# A lone soldier in my yard!



## Screwtop (Jul 31, 2019)

There is a bigger story to all of this, which I'll release at a later date due to location privacy reasons, but anyway, there was a confederate, and union camp a mile away from where I lve. I want to get permission to metal detect the camp for some artifacts, but I haven't got around to it yet.

For the past three weeks,I've been metal detecting my front yard. I must have found $7+ in clad, and four wheat pennies. However, I wasn't finding anything "interesting". That changed yesterday, when I dug a signal, and out popped the tip to a bayonet scabbard! I was shocked! A Civil War relic, in my yard! Later that night, I got the surprise of my life when I dug a bullet beside my sidewalk!

I pounded the yard over and over again for six hours today, cleaning what little junk was left. Now there is nothing but iron signals from old household trash.

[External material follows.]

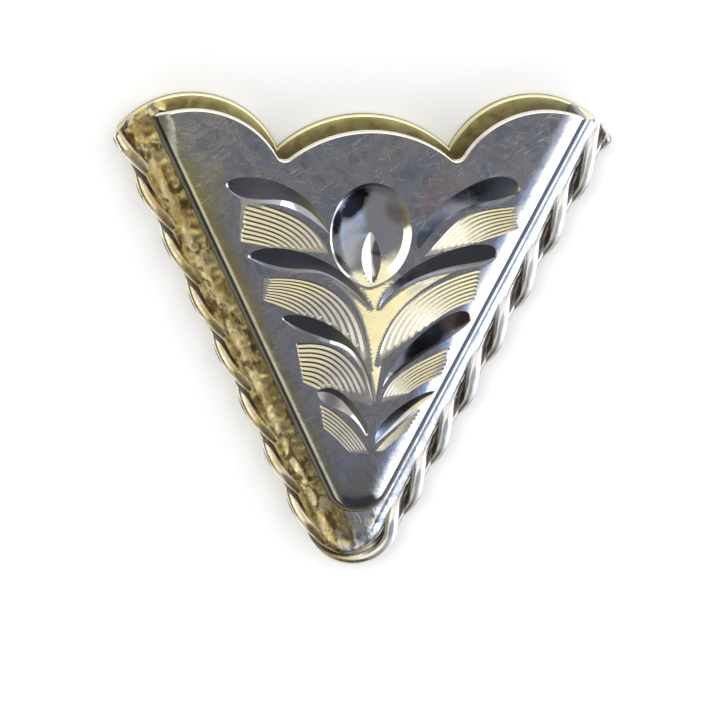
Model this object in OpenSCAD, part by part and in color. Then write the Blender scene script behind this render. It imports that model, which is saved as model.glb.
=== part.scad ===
// Hollow engraved collar tip. Millimetres. It lies on its back: the underside of the back plate
// is z = 0, the engraved face looks along +Z, the mouth that takes the collar point is at +Y and
// the tip points along -Y. The origin is under the middle of the outline.

/* [Outline] */
// Height from the lowest point of the rope to the top of the side scallops
overall_h = 39.3; // [38.8:0.1:39.8]
// Angle between either side and the centre line, in degrees
side_angle = 24.4; // [24.0:0.1:24.8]
// Outer radius of the rope where it turns round the tip
rope_tip_r = 4.3; // [4.1:0.1:4.5]

/* [Scallops] */
// Radius of the two side scallops
side_lobe_r = 7.1; // [7.0:0.1:7.3]
// Distance of the side scallops' centres from the centre line
side_lobe_x = 13.2; // [13.0:0.1:13.4]
// Radius of the middle scallop
mid_lobe_r = 9.7; // [9.4:0.1:10.0]
// How far the top of the middle scallop lies below the side ones
mid_lobe_drop = 1.6; // [1.3:0.1:1.9]

/* [Sheet] */
// Thickness of the flat back plate
plate_t = 0.8; // [0.7:0.1:1.0]
// Thickness of the engraved face and its side walls
sheet_t = 0.7; // [0.6:0.1:0.8]
// Clear height of the pocket between the plate and the face
pocket_h = 4.2; // [4.2:0.1:4.6]
// Distance of the side walls from the outside of the rope
wall_inset = 3.42; // [3.4:0.02:3.6]
// Radius of the fold between the face and the side walls
fold_r = 1.1; // [0.9:0.1:1.2]
// Radius of the tip at the top of the walls
face_tip_r = 2.7; // [2.5:0.1:2.9]
// Radius of the tip at the foot of the walls
foot_tip_r = 1.6; // [1.5:0.1:1.8]
// How far the plate's edge stays inside the outside of the rope
plate_inset = 0.45; // [0.3:0.05:0.6]

/* [Rope] */
// Outer diameter of the twisted wire
rope_d = 2.2; // [2.1:0.05:2.25]
// Length of one full turn of the twist
rope_pitch = 9.8; // [9:0.1:11]
// Length of wire at each side of the tip over which the twist stands still
tip_slack = 1.78; // [1.2:0.1:2.2]
// Height of the wire's worn top above its middle
rope_flat = 1.05; // [0.9:0.05:1.1]

/* [Seams] */
// Gap that stands for a soldered seam
seam = 0.04; // [0.03:0.01:0.06]

/* [Hidden] */

a = side_angle;
// where the rope's two outer sides would meet, on the centre line
rope_apex = -rope_tip_r * (1 / sin(a) - 1);
// where the two side walls would meet
wall_apex = rope_apex + wall_inset / sin(a);
// centre of the turn round the tip
tip_y = rope_apex + rope_tip_r / sin(a);
// radius of the rope's own centre line at the tip
core_r = rope_tip_r - rope_d / 2;
side_lobe_y = overall_h - side_lobe_r;
mid_lobe_y = overall_h - mid_lobe_drop - mid_lobe_r;
face_z = plate_t + pocket_h + sheet_t;
foot_z = plate_t + seam;
rope_z = plate_t + seam + rope_d / 2;
// the outlines run on past the mouth to this height, and the scallops cut them off
far_y = overall_h + 4;
TIP_STEPS = 14;

module put() { translate([0, -overall_h / 2, 0]) children(); }

// ---------- outlines ----------
// Closed V outline, d outside the line of the walls, its tip rounded to radius r
function vee_apex(d) = wall_apex - d / sin(a);
function vee(d, r) = let (p = vee_apex(d), c = p + r / sin(a), half = 90 - a, w = (far_y - p) * tan(a))
    concat([[-w, far_y]],
           [for (i = [0 : TIP_STEPS]) let (t = -half + 2 * half * i / TIP_STEPS) [r * sin(t), c - r * cos(t)]],
           [[w, far_y]]);

// The same outline from a circle and a polygon, with a true arc at its tip
module vee_exact(d, r) {
    p = vee_apex(d);
    c = p + r / sin(a);
    w = (far_y - p) * tan(a);
    translate([0, c]) circle(r = r, $fn = 96);
    polygon([[-r * cos(a), c - r * sin(a)], [r * cos(a), c - r * sin(a)], [w, far_y], [-w, far_y]]);
}

// Everything below the three scallops of the mouth
module scallops() {
    for (s = [-1, 1]) translate([s * side_lobe_x, side_lobe_y]) circle(r = side_lobe_r, $fn = 128);
    translate([0, mid_lobe_y]) circle(r = mid_lobe_r, $fn = 128);
    translate([-side_lobe_x - side_lobe_r, -12]) square([2 * (side_lobe_x + side_lobe_r), side_lobe_y + 12]);
}

// ---------- shell ----------
// A solid through level outlines. Each row: [height, distance outside the wall line, tip radius]
module loft(rows) {
    rings = [for (q = rows) [for (v = vee(q[1], q[2])) [v[0], v[1], q[0]]]];
    n = len(rings[0]);
    m = len(rings);
    polyhedron(
        points = [for (ring = rings) each ring],
        faces = concat(
            [[for (i = [0 : n - 1]) i]],
            [[for (i = [n - 1 : -1 : 0]) (m - 1) * n + i]],
            [for (k = [0 : m - 2], i = [0 : n - 1]) let (j = (i + 1) % n)
                [k * n + i, (k + 1) * n + i, (k + 1) * n + j, k * n + j]]),
        convexity = 4);
}

wall_draft = 0.15;
// Outside of the face and walls, from the foot up and over the fold
fold_steps = 5;
OUTER = concat(
    [[foot_z, wall_draft, foot_tip_r]],
    [for (i = [0 : fold_steps]) let (t = 90 * i / fold_steps, in = fold_r * (1 - cos(t)))
        [face_z - fold_r * (1 - sin(t)) , -in, face_tip_r - in]]);
// Inside of the same sheet
in_r = max(0.3, fold_r - sheet_t);
INNER = concat(
    [[foot_z - 1, wall_draft - sheet_t, foot_tip_r - sheet_t]],
    [for (i = [0 : 3]) let (t = 30 * i, in = in_r * (1 - cos(t)))
        [face_z - sheet_t - in_r * (1 - sin(t)), -sheet_t - in, face_tip_r - sheet_t - in]]);
// Solder that fills the corner between the walls and the rope; it turns round the tip on the rope's own centre
rope_line = wall_inset - rope_d / 2;
solder_tip = (tip_y - wall_apex) * sin(a);
SOLDER = [for (q = [
    // height above the plate, part of the way from the wall to the middle of the rope
    [0.00, 0.755],
    [0.51, 0.515],
    [1.06, 0.470],
    [1.78, 0.540],
    [2.08, 0.030]])
    [foot_z + q[0], q[1] * rope_line, solder_tip + q[1] * rope_line]];

module front_shell() {
    color("lightsteelblue") put()
    intersection() {
        difference() {
            union() { loft(OUTER); loft(SOLDER); }
            loft(INNER);
        }
        linear_extrude(height = face_z + 2) scallops();
    }
}

// ---------- back plate ----------
module back_plate() {
    color("darkkhaki") put()
    linear_extrude(height = plate_t) intersection() {
        scallops();
        vee_exact(wall_inset - plate_inset, rope_tip_r - plate_inset);
    }
}

// ---------- rope ----------
// The rope's centre line: s is the distance along it from the tip, negative on the left side
turn_len = core_r * (90 - a) * PI / 180;
function side(s) = s < 0 ? -1 : 1;
function along(s) = abs(s) <= turn_len
    ? let (t = s / core_r * 180 / PI) [cos(t), sin(t)]
    : [sin(a), side(s) * cos(a)];
function outward(s) = let (d = along(s)) [d[1], -d[0]];
function on_line(s) = abs(s) <= turn_len
    ? let (t = s / core_r * 180 / PI) [core_r * sin(t), tip_y - core_r * cos(t)]
    : let (u = abs(s) - turn_len)
      [side(s) * (core_r * cos(a) + u * sin(a)), tip_y - core_r * sin(a) + u * cos(a)];
// where the centre line meets the side scallop, and the slope of the cut there
cut_from = [core_r * cos(a) - side_lobe_x, tip_y - core_r * sin(a) - side_lobe_y];
cut_dir = [sin(a), cos(a)];
cut_b = cut_from * cut_dir;
cut_u = -cut_b + sqrt(cut_b * cut_b - cut_from * cut_from + side_lobe_r * side_lobe_r);
rope_end = turn_len + cut_u;
cut_at = cut_from + cut_u * cut_dir;
cut_slope = -(cut_at * [cos(a), -sin(a)]) / (cut_at * cut_dir);
CUT_BLEND = 7;
function cut_share(s) = max(0, 1 - (rope_end - abs(s)) / CUT_BLEND);
// angle of the two strands about the centre line, and the outline of their section there
function twist(s) = 360 / rope_pitch * (s - side(s) * tip_slack * min(1, abs(s) / turn_len));
strand_r = rope_d * 0.2614;
strand_off = rope_d / 2 - strand_r;
function lobes(t) = strand_off * abs(cos(t)) + sqrt(strand_r * strand_r - pow(strand_off * sin(t), 2));
SECTION = 16;
function ring(s) = let (c = on_line(s), o = outward(s), d = along(s) * side(s), w = twist(s), k = cut_share(s))
    [for (i = [0 : SECTION - 1]) let (t = 360 * i / SECTION, q = lobes(t),
        n = q * cos(t + w), z = q * sin(t + w), f = n * cut_slope * k)
        [c[0] + o[0] * n + d[0] * f * (abs(s) > turn_len ? 1 : 0),
         c[1] + o[1] * n + d[1] * f * (abs(s) > turn_len ? 1 : 0),
         rope_z + min(z, rope_flat)]];
RINGS = 148;

module rope_edge() {
    rings = [for (k = [0 : RINGS]) ring(rope_end * (2 * k / RINGS - 1))];
    n = SECTION;
    color("silver") put()
    polyhedron(
        points = [for (r = rings) each r],
        faces = concat(
            [[for (i = [n - 1 : -1 : 0]) i]],
            [[for (i = [0 : n - 1]) RINGS * n + i]],
            [for (k = [0 : RINGS - 1], i = [0 : n - 1]) let (j = (i + 1) % n, p = k * n, q = p + n)
                each [[p + i, p + j, q + j], [p + i, q + j, q + i]]]),
        convexity = 8);
}

back_plate();
front_shell();
rope_edge();
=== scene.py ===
import math

import bmesh
import bpy
import numpy as np
from mathutils import Matrix, Vector, noise
from mathutils.geometry import delaunay_2d_cdt
from mathutils.kdtree import KDTree


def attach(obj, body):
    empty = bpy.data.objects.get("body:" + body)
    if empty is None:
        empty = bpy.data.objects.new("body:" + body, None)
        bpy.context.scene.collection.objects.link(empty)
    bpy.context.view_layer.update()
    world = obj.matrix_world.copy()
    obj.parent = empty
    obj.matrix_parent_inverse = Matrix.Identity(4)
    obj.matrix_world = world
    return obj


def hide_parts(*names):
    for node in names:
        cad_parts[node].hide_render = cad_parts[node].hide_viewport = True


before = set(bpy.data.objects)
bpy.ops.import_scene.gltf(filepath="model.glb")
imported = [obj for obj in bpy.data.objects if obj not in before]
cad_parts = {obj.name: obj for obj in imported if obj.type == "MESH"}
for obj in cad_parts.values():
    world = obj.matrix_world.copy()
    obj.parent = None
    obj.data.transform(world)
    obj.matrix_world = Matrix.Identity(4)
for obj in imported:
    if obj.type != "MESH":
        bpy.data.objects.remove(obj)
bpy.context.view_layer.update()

# All lengths below are millimetres in a plan whose y = 0 is the lowest point of the rope.
# The frame has its origin under the middle of the outline, so HALF is taken off y when a mesh is made.
MM = 0.001
HEIGHT = 39.3
HALF = HEIGHT / 2

# ------------------------------------------------------------------ sizes
ANGLE = math.radians(24.4)
SA, CA = math.sin(ANGLE), math.cos(ANGLE)
SIDE_R, SIDE_X = 7.1, 13.2
SIDE_Y = HEIGHT - SIDE_R
MID_R = 9.7
MID_Y = HEIGHT - 1.6 - MID_R
PLATE_T, SHEET_T, SEAM = 0.8, 0.7, 0.04
FACE_Z = 5.7
FOOT_Z = PLATE_T + SEAM
WALL_INSET, WALL_DRAFT = 3.42, 0.15
ROPE_TIP_R, ROPE_D = 4.3, 2.2
ROPE_Z = FOOT_Z + ROPE_D / 2
ROPE_APEX = -ROPE_TIP_R * (1 / SA - 1)
WALL_APEX = ROPE_APEX + WALL_INSET / SA
TIP_Y = ROPE_APEX + ROPE_TIP_R / SA
CORE_R = ROPE_TIP_R - ROPE_D / 2
FACE_TIP_R, FOOT_TIP_R = 2.7, 1.6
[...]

Because of the one mile distance from my yard, and the camp, I must have found where a union picket was standing. It was his job to keep a watch out for the enemy on the distant hills. I just happened to walk over where ONE guy was standing, and in my yard of all places!

I'm just amazed, thrilled and honored to dig something gifted to me by an Ohio Volunteer Soldier, from over 157 years ago...


----------



## Screwtop (Aug 1, 2019)




----------



## Robby Raccoon (Aug 1, 2019)

Very neat finds. Certainly memory-makers to cherish. Congratulations.


----------



## Mr. Hemingray (Aug 7, 2019)

Those are awesome finds! I live in Ohio and the only thing I have found in my yard is a few pennies and poison ivy. I didn't have any jewel weed around to put on it. Kept me awake for 4 nights....
History is awesome. Never allow it to be edited, glossed over or erased or we're doomed to repeat it.


----------